Ende der 1960er Jahre wandten Dauner und Weber sich freieren Spielweisen zu. Weber weiß um seine Beobachtungsgabe, weiß auch, dass er sich gern mal zur Polemik hinreißen lässt. Doch er besitzt eben auch die Erfahrung, Beobachtetes, insbesondere, wenn es um Musik geht, passend einordnen zu können. Und so mag man mit mancher polemischen Äußerung, die seinem eigenen musikalischen Geschmack zuzuschreiben ist, nicht übereinstimmen, wird aber an richtiger Stelle durch ein Augenzwinkern darauf aufmerksam gemacht, dass der Autor zwar eine feste Meinung hat, sich selbst aber auch nicht immer ganz so ernst nimmt.

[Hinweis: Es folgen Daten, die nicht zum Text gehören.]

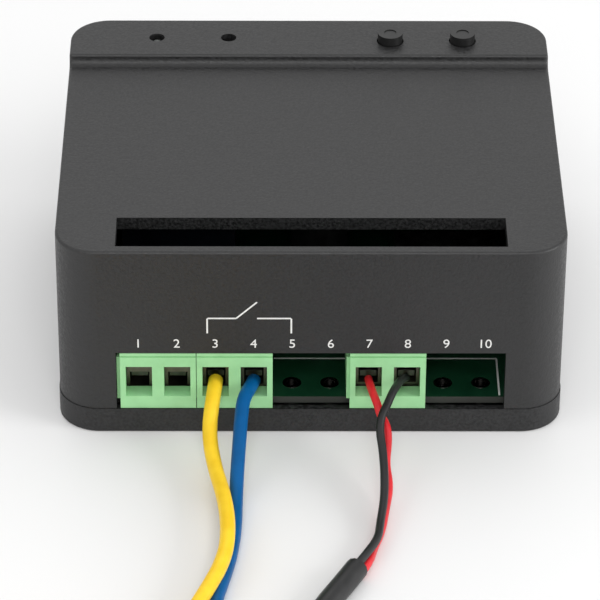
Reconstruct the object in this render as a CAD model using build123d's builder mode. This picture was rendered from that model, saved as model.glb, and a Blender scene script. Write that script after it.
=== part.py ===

Weber stand in seiner Karriere bei zwei Plattenfirmen unter Vertrag, die Weltgeltung besaßen, Hans-Georg Brunner Schwers MPS und Manfred Eichers ECM. Er beschreibt die Arbeiten zu „The Colours of Chloë“ und den folgenden internationalen Erfolg. Er erzählt vom Zusammenspiel mit Gary Burton, von den Unterschieden zwischen amerikanischen und europäischen Gepflogenheiten in der Jazzszene, von Tourneen mit seiner eigenen Band Colours, durch Deutschland – Ost und West –, die USA und Australien. Er berichtet von seiner Zusammenarbeit mit Jan Garbarek, mit dem er auch offizielle Empfänge spielte, bei denen Politiker, Botschafter, Bundespräsidenten, gekrönte Häupter begeistert waren, „endlich mal kein Streichquartett hören zu müssen“.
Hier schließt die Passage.